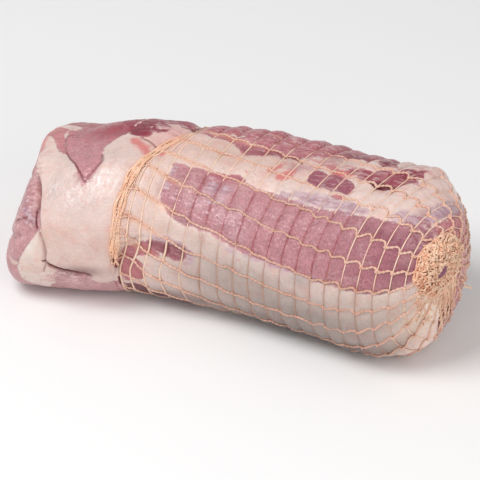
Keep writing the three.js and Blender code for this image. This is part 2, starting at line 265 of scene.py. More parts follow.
@dataclass
class NetLayout:
    """Where the rings, the lengthwise threads and the hem of the net run."""

    body: RoastBody
    threads: int = 20
    last_ring: int = 21
    start: float = 128.3
    pitch: float = 13.85
    crowding: float = 0.092
    free_places: Row = (0, 0.28, 0.62, 1)
    hem: float = 125.0
    slant: float = 29.0
    slant_angle: float = 118.0
    slant_spread: float = 47.5
    buried_angles: Span = Span(-80, 20, 2, 8)
    sag: float = 9.0
    sag_angles: Span = Span(-120, 60, 12, 28)
    sag_rings: Span = Span(-1, 2, 6.5, 5.5)
    hitch: float = 6.5
    hitch_angles: Span = Span(-100, 60, 36, 24)
    hitch_end: float = 152.0
    hitch_fade: float = 22.0
    first_thread: float = 110.0
    twist_from: float = 233.0
    twist_slope: float = 0.168
    twist_curve: float = -0.001
    drift: float = 0.8
    drift_rings: float = 4.0
    sway: float = 1.5
    radius: float = 58.0
    rounds: int = 6

    @property
    def step(self) -> float:
        """Angle between neighbouring threads."""
        return 360 / self.threads

    def hem_station(self, angle: Array) -> Array:
        """Station of the hem, which slants towards the gathered end at the top."""
        return self.hem + self.slant * bell(turn_from(angle, self.slant_angle) / self.slant_spread)

    def buried(self, angle: Array) -> Array:
        """Share by which the hem is buried low at the front."""
        return self.buried_angles.share(turn_from(angle))

    def ring_rest(self, ring: Array) -> Array:
        """Station of a ring away from the hem."""
        return self.start + self.pitch * ring - self.crowding * ring * ring

    def ring_station(self, ring: Array, angle: Array) -> Array:
        """Station of a ring: -1 is the hem, and the first rings crowd to it.

        Args:
            ring: Ring coordinates.
            angle: Angles.

        Returns:
            The stations.
        """
        free_rings = len(self.free_places) - 2
        share = np.interp(ring, np.arange(-1, free_rings + 1), self.free_places)
        hem = self.hem_station(angle)
        near = hem + (self.ring_rest(free_rings) - hem) * share
        near = np.where(ring >= free_rings, self.ring_rest(ring), near)
        return near - self.sag * self.sag_angles.share(turn_from(angle)) * self.sag_rings.share(ring)

    def thread_angle(self, thread: Array, s: Array) -> Array:
        """Angle of a thread at a station, with the net's twist.

        Args:
            thread: Thread coordinates.
            s: Stations.

        Returns:
            The angles.
        """
        run = np.maximum(s, self.hem) - self.twist_from
        twist = self.twist_slope * run + self.twist_curve * run * run
        angle = self.first_thread - self.step * thread - twist
        low = self.hitch_angles.share(turn_from(angle))
        return angle + self.hitch * low * smooth((self.hitch_end - s) / self.hitch_fade)

    def thread_distance(self, s: Array, angle: Array) -> Array:
        """Distance round the roast to the nearest thread, in millimetres."""
        count = (self.thread_angle(0, s) - angle) / self.step
        return np.abs(count - np.round(count)) * math.radians(self.step) * self.radius

    def crossing(self, ring: Array, thread: Array) -> tuple[Array, Array]:
        """Where a ring and a thread cross, with a little drift of the net.

        Args:
            ring, thread: Places on the net.

        Returns:
            Station and angle of each crossing.
        """
        s = self.ring_rest(np.maximum(ring, 0))
        for _ in range(self.rounds):
            angle = self.thread_angle(thread, s)
            s = self.ring_station(ring, angle)
        free = self.drift * Span(-1, self.drift_rings, self.last_ring, self.drift_rings).share(ring)
        turn = np.radians(angle)
        spot = np.stack([s, self.radius * np.cos(turn), self.radius * np.sin(turn)], -1).reshape(-1, 3)
        wander = noise(spot, size=34, seed=5, octaves=1).reshape(np.shape(s))
        swing = noise(spot, size=46, seed=9, octaves=1).reshape(np.shape(s))
        return s + free * wander, angle + self.sway * free * swing


@dataclass(frozen=True)
class Lobe:
    """Rounded patch of the roast: a swelling or hollow, or how far something else reaches."""

    s: float
    angle: float
    along: float
    around: float
    height: float

    def weight(self, s: Array, angle: Array) -> Array:
        """Share of the patch at each place."""
        return bell(np.hypot((s - self.s) / self.along, turn_from(angle, self.angle) / self.around))

    def rise(self, s: Array, angle: Array) -> Array:
        """Height or strength of the patch at each place."""
        return self.height * self.weight(s, angle)


@dataclass(frozen=True)
class Zone(Lobe):
    """Soft change of tint round a place."""

    tint: Colour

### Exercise
Write out all the lines again, exactly as they are.

### Written response
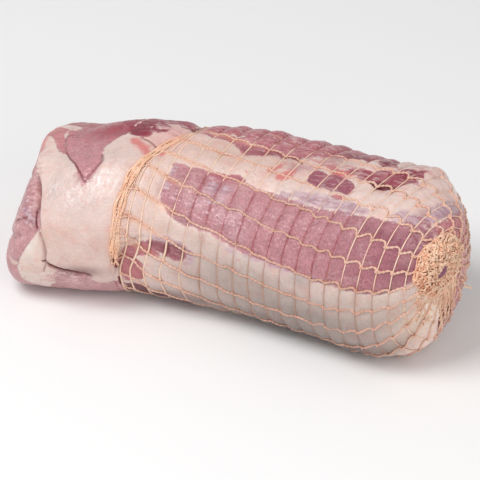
Keep writing the three.js and Blender code for this image. This is part 2, starting at line 265 of scene.py. More parts follow.
@dataclass
class NetLayout:
    """Where the rings, the lengthwise threads and the hem of the net run."""

    body: RoastBody
    threads: int = 20
    last_ring: int = 21
    start: float = 128.3
    pitch: float = 13.85
    crowding: float = 0.092
    free_places: Row = (0, 0.28, 0.62, 1)
    hem: float = 125.0
    slant: float = 29.0
    slant_angle: float = 118.0
    slant_spread: float = 47.5
    buried_angles: Span = Span(-80, 20, 2, 8)
    sag: float = 9.0
    sag_angles: Span = Span(-120, 60, 12, 28)
    sag_rings: Span = Span(-1, 2, 6.5, 5.5)
    hitch: float = 6.5
    hitch_angles: Span = Span(-100, 60, 36, 24)
    hitch_end: float = 152.0
    hitch_fade: float = 22.0
    first_thread: float = 110.0
    twist_from: float = 233.0
    twist_slope: float = 0.168
    twist_curve: float = -0.001
    drift: float = 0.8
    drift_rings: float = 4.0
    sway: float = 1.5
    radius: float = 58.0
    rounds: int = 6

    @property
    def step(self) -> float:
        """Angle between neighbouring threads."""
        return 360 / self.threads

    def hem_station(self, angle: Array) -> Array:
        """Station of the hem, which slants towards the gathered end at the top."""
        return self.hem + self.slant * bell(turn_from(angle, self.slant_angle) / self.slant_spread)

    def buried(self, angle: Array) -> Array:
        """Share by which the hem is buried low at the front."""
        return self.buried_angles.share(turn_from(angle))

    def ring_rest(self, ring: Array) -> Array:
        """Station of a ring away from the hem."""
        return self.start + self.pitch * ring - self.crowding * ring * ring

    def ring_station(self, ring: Array, angle: Array) -> Array:
        """Station of a ring: -1 is the hem, and the first rings crowd to it.

        Args:
            ring: Ring coordinates.
            angle: Angles.

        Returns:
            The stations.
        """
        free_rings = len(self.free_places) - 2
        share = np.interp(ring, np.arange(-1, free_rings + 1), self.free_places)
        hem = self.hem_station(angle)
        near = hem + (self.ring_rest(free_rings) - hem) * share
        near = np.where(ring >= free_rings, self.ring_rest(ring), near)
        return near - self.sag * self.sag_angles.share(turn_from(angle)) * self.sag_rings.share(ring)

    def thread_angle(self, thread: Array, s: Array) -> Array:
        """Angle of a thread at a station, with the net's twist.

        Args:
            thread: Thread coordinates.
            s: Stations.

        Returns:
            The angles.
        """
        run = np.maximum(s, self.hem) - self.twist_from
        twist = self.twist_slope * run + self.twist_curve * run * run
        angle = self.first_thread - self.step * thread - twist
        low = self.hitch_angles.share(turn_from(angle))
        return angle + self.hitch * low * smooth((self.hitch_end - s) / self.hitch_fade)

    def thread_distance(self, s: Array, angle: Array) -> Array:
        """Distance round the roast to the nearest thread, in millimetres."""
        count = (self.thread_angle(0, s) - angle) / self.step
        return np.abs(count - np.round(count)) * math.radians(self.step) * self.radius

    def crossing(self, ring: Array, thread: Array) -> tuple[Array, Array]:
        """Where a ring and a thread cross, with a little drift of the net.

        Args:
            ring, thread: Places on the net.

        Returns:
            Station and angle of each crossing.
        """
        s = self.ring_rest(np.maximum(ring, 0))
        for _ in range(self.rounds):
            angle = self.thread_angle(thread, s)
            s = self.ring_station(ring, angle)
        free = self.drift * Span(-1, self.drift_rings, self.last_ring, self.drift_rings).share(ring)
        turn = np.radians(angle)
        spot = np.stack([s, self.radius * np.cos(turn), self.radius * np.sin(turn)], -1).reshape(-1, 3)
        wander = noise(spot, size=34, seed=5, octaves=1).reshape(np.shape(s))
        swing = noise(spot, size=46, seed=9, octaves=1).reshape(np.shape(s))
        return s + free * wander, angle + self.sway * free * swing


@dataclass(frozen=True)
class Lobe:
    """Rounded patch of the roast: a swelling or hollow, or how far something else reaches."""

    s: float
    angle: float
    along: float
    around: float
    height: float

    def weight(self, s: Array, angle: Array) -> Array:
        """Share of the patch at each place."""
        return bell(np.hypot((s - self.s) / self.along, turn_from(angle, self.angle) / self.around))

    def rise(self, s: Array, angle: Array) -> Array:
        """Height or strength of the patch at each place."""
        return self.height * self.weight(s, angle)


@dataclass(frozen=True)
class Zone(Lobe):
    """Soft change of tint round a place."""

    tint: Colour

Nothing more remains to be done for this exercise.